Observed defect | Likely cause | First controlled adjustment |
Paint lifts | Weak coating, high tack, steep angle | Verify adhesion; trial lower tack or flatter peel |
Jagged edge | Hardened paint bridge | Test an earlier removal stage |
Adhesive transfer | Excess heat, dwell, or incompatibility | Shorten exposure; compare controlled cooling |
Paper tears | Moisture, heat ageing, or fast peel | Control conditioning and reduce speed |
Fine-line retracts | Excess application tension | Apply with less stretch |
Which Errors Should Not Become Standard Practice?
- Choosing the highest tack without checking coating sensitivity.
- Using a temperature rating without exposure time or cycle count.
- Applying one approval result to every substrate.

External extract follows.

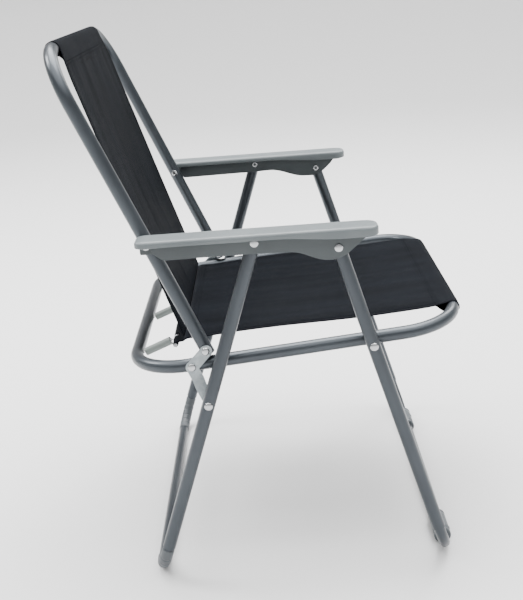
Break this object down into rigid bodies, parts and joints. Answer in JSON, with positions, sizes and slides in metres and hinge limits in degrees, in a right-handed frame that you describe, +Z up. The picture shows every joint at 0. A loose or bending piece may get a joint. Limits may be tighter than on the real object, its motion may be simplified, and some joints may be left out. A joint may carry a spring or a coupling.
{
  "type": "folding camp chair",
  "caption": "Folding camp chair with bent steel tube frames, channel armrests, V links and a woven sling seat hung on springs at the back corner.",
  "frame": {"origin": "centre of the open chair's outline at floor level", "axes": "+Z up, the sitter faces -Y, X runs across the chair"},
  "size_m": [0.564, 0.5288, 0.7444],
  "materials": {
    "tube": "satin silver-grey paint",
    "armrest": "satin",
    "zinc": "zinc plated",
    "rivet": "bright nickel",
    "spacer": "satin",
    "foot": "satin",
    "fabric": "woven polyester, hemmed",
    "wire": "zinc plated wire",
    "spring_sleeve": "satin"
  },
  "bodies": {
    "back": {"back_frame": "tube", "armrest_back_rivets": "rivet", "link_back_rivets": "rivet"},
    "armrests": {"left_armrest": "armrest", "right_armrest": "armrest"},
    "front_legs": {"front_leg_tubes": "tube", "front_ground_bar": "tube", "armrest_front_leg_rivets": "rivet", "seat_pivot_rivets": "rivet", "seat_pivot_spacers": "spacer", "front_foot_sleeves": "foot"},
    "rear_legs": {"rear_leg_tubes": "tube", "rear_ground_bar": "tube", "armrest_rear_leg_rivets": "rivet", "link_leg_rivets": "rivet", "rear_foot_sleeves": "foot"},
    "links": {"left_v_link": "zinc", "right_v_link": "zinc", "link_leg_rivet_tails": "rivet"},
    "seat": {"seat_frame": "tube", "link_seat_rivets": "rivet", "seat_pivot_rivet_tails": "rivet", "sling_seat": "fabric", "hem_rod": "wire", "springs": "wire", "spring_sleeves": "spring_sleeve"},
    "back_sling": {"sling_back": "fabric"}
  },
  "joints": [
    {"name": "fold", "type": "hinge", "parent": "back", "child": "armrests", "pos_m": [0, 0.15127, 0.488], "axis": [-1, 0, 0], "range_deg": [0, 96]},
    {"name": "rear_legs_fold", "type": "hinge", "parent": "armrests", "child": "rear_legs", "pos_m": [0, 0.01277, 0.488], "axis": [-1, 0, 0], "range_deg": [-57.4, 0]},
    {"name": "front_legs_fold", "type": "hinge", "parent": "armrests", "child": "front_legs", "pos_m": [0, -0.09273, 0.4745], "axis": [-1, 0, 0], "range_deg": [-92.9, 0]},
    {"name": "links_turn", "type": "hinge", "parent": "back", "child": "links", "pos_m": [0, 0.08827, 0.337], "axis": [-1, 0, 0], "range_deg": [0, 181.3]},
    {"name": "seat_fold", "type": "hinge", "parent": "links", "child": "seat", "pos_m": [0, 0.10877, 0.3155], "axis": [-1, 0, 0], "range_deg": [-85, 0]},
    {"name": "back_sling_give", "type": "hinge", "parent": "back", "child": "back_sling", "pos_m": [0, 0.25384, 0.73384], "axis": [-1, 0, 0], "range_deg": [0, 4.9]}
  ],
  "couplings": [
    {"joint": "rear_legs_fold", "follows": "fold", "ratio": -0.59728},
    {"joint": "front_legs_fold", "follows": "fold", "ratio": -0.96669},
    {"joint": "links_turn", "follows": "fold", "ratio": 1.8873},
    {"joint": "seat_fold", "follows": "fold", "ratio": -0.88453},
    {"joint": "back_sling_give", "follows": "fold", "ratio": 0.05}
  ]
}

- Promising no residue or no damage without defined test conditions.
Which Details Belong in a Masking Tape RFQ?
State the substrate, coating system, required edge type, backing, adhesive preference, expected dwell time, maximum temperature, minutes per cycle, cycle count, roll dimensions, core, slitting tolerance, winding direction, packaging, and sample-acceptance method. Insulative Tape Company lists OEM/ODM service, jumbo-roll warehousing, finished-roll handling, rewinding machinery, pallet packing, and export loading under its OEM/ODM and tape rewinding capabilities.

FAQ
Should painter’s tape be removed while paint is wet or dry?
Do not use one rule for every coating. Wet paint may smear; fully cured paint may chip at the bridge. Validate a flash-off or dry-to-touch condition for the actual system.
How long can painter’s tape stay on after painting?
The limit depends on tape grade, heat, UV, humidity, surface, and coating. Exceeding the validated dwell time can increase residue, tearing, or paint-edge damage.
Can painter’s tape remain between coats?
Some grades can, but multiple coats can build a thicker paint bridge. Test the complete coating sequence, total dwell time, and removal stage before production.
Why does masking tape leave adhesive residue after painting?
Possible causes include excessive dwell, heat, moisture, contamination, incompatible adhesive, or unsuitable panel temperature. Test any cleaning method on a hidden area first.